大方、此は、世の中に、をかしき事を、めでたしなど思ふべき事、猶、選り出でて、歌などをも、木・草・鳥・虫をも、言ひ出だしたらばこそ、「思ふ程よりは、悪ろし。心見えなり」ともそしられめ。ただ、心一つに、自づから、思う事を戯れに、書き付けたれば、「物に立ち交じり、人並み並みなるべき耳をも、聞くべき物かは」と思ひしに、「恥づかしき」なども、見る人は、宣ふなれば、いと怪しくぞあるや。実に、其れも、理、人の憎むをも、「良し」と言ひ、誉むるをも、「悪し」と言ふは、心の程こそ推し量らるれ。唯、人に見えけむぞ、妬きや。
意訳
大方、この草子は、世の中に、趣深いものをと、祝いたくなる様な事、さらに、よくよく選び出した歌などや、木・草・鳥・虫をも言い出したからこそ「思う程よりは、悪い。もっと良いまとめ方もあるのでは」とも謗られる、か。

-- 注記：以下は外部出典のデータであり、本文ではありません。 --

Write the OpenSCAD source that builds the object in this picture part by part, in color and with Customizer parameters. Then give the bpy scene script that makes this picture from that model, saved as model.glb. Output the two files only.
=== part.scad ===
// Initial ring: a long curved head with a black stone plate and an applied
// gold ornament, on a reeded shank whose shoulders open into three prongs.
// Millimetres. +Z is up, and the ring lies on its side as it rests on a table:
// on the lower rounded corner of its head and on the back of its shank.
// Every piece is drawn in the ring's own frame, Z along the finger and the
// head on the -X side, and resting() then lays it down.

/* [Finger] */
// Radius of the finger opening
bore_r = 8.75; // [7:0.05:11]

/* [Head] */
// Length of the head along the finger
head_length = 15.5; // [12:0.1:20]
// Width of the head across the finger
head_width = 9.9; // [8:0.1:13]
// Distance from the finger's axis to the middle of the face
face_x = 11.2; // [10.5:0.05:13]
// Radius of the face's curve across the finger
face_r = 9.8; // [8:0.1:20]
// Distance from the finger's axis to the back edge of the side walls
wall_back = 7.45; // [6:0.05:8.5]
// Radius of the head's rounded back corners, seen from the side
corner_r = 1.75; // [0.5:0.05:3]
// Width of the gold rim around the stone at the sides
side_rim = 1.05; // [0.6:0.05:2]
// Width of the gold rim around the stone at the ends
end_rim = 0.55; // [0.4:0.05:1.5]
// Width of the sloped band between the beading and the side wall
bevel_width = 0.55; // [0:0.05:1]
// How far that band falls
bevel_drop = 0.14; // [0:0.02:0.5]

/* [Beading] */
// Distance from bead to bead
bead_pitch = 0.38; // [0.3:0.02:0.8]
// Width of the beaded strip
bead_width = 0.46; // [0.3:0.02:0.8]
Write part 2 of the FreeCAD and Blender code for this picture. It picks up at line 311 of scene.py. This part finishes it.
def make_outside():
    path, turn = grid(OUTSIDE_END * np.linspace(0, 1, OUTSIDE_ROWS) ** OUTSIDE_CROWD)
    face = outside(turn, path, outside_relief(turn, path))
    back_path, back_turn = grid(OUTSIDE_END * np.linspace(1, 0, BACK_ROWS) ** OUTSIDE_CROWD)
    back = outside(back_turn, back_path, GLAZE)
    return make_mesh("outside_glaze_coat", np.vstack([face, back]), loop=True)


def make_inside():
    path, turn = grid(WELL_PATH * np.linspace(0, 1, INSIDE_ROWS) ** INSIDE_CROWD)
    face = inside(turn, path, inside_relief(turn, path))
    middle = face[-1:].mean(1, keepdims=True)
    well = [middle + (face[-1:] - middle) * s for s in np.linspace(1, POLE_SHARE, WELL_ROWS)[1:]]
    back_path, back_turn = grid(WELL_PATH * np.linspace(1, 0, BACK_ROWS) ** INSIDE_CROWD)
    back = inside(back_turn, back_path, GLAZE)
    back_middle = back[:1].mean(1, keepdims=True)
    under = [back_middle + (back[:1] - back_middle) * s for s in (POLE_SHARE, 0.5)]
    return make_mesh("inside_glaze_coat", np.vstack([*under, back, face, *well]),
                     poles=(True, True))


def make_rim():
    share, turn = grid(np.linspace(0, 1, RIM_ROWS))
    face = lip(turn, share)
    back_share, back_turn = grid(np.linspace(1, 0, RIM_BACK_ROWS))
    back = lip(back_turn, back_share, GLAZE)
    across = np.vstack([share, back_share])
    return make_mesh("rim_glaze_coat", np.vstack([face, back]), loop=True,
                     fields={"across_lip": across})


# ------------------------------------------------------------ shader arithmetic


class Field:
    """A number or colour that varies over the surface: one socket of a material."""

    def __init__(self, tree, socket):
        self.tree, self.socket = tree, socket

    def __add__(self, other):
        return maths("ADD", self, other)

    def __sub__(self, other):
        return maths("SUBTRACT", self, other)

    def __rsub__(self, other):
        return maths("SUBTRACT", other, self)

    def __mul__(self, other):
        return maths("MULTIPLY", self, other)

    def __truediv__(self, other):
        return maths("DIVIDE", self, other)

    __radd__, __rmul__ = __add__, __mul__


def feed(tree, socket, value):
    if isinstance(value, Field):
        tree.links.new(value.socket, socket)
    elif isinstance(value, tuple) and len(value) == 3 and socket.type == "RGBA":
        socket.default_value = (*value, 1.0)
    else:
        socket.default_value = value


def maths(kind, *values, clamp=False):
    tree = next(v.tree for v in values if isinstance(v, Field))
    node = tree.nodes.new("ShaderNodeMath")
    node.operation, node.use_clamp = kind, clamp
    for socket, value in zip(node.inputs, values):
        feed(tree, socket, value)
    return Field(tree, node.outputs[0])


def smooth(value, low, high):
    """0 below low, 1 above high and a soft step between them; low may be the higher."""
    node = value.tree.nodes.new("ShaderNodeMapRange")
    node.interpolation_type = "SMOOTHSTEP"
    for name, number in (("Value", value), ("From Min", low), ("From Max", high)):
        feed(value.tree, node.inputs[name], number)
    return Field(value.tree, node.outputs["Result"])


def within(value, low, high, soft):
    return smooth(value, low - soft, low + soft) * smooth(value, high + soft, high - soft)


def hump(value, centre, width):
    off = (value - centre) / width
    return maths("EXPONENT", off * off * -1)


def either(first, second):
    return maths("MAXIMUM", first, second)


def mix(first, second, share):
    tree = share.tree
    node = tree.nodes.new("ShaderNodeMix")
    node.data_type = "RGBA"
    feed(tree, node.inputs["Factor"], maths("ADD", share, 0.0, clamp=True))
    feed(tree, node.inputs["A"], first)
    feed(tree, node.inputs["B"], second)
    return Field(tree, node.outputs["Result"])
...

ただ、ともかく私としては、思う事を思うままに書いてみてと、すると「物に混じり、誰も彼も皆の耳をも持って、聞くべきなのではないか」と思えて「恥ずかしき・見たくない様な目を逸らしたい様なもの」なども・・・、見る人は、言うなれば、凄く怪しいもの、か。
それも道理、人の憎む様な事を「良し」、誉めるを「悪し」と言うのだから、心の程は推し量れるでしょ。
唯、この草子「人そのもの」に見える、それこそが、妬ましい、か。
第127段
第127段
恥づかしき物、
意訳
見たくない様な目を逸らしたい様なもの
男の心の中。寝聡き、夜居の僧。密か盗人の、然るべき隅に隠れ居て、如何に見るらむを、誰かは知らむ。懐に、物、引き入るる人も、有るらむかし。其れは、同じ心に、をかしとや思うらむ。
夜居の僧は、いと恥づかしき者なり。若き人の集まりては、人の上を、言ひ笑ひ、謗り憎みもするを、熱々と、聞き集むる心の中も、恥づかし。「あな、うたて、囂し」など、御前近き人々の、物、気色言ふを、聞き入れず、言ひ言ひての果ては、打ち解けて寝ぬる後も、恥づかし。
男は、「うたて、思ふ様ならず、もどかしう、心付無き事、有り」と見れど、差し向かひたる人を、賺し頼むるこそ、恥づかしけれ。増して、情け有り、好ましき人に、知られたるなどは、疎かなりと思ふべくも、持て成さずかし。心の中にのみも有らず。又、皆、此が事は、彼に語り、彼が事は、此に言ひ聞かすべかンめるを、(男)「我が事をば知らで、斯く語るをば、(女)「こよなきなンめり」と、思ひやすらむ」と思ふこそ、恥づかしけれ。(女)「いで、あはれ、又、会はじ」と思ふ人に会へば、(男)「心も、無き者なンめり」と見えて、恥づかしくも有らぬ物ぞかし。
いみじく哀れに、心苦し気に、見捨て難き事などを、些か、何事とも思はぬも、(清少納言)「如何なる心ぞ」とこそ、あさましけれ。さすがに、人の上をば避難き、物を、いと良く言ふよ。殊に、頼もしき人も無き宮仕への人などを語らひて、従にも有らず、成りたる有様などをも、知らで、止みぬるよ。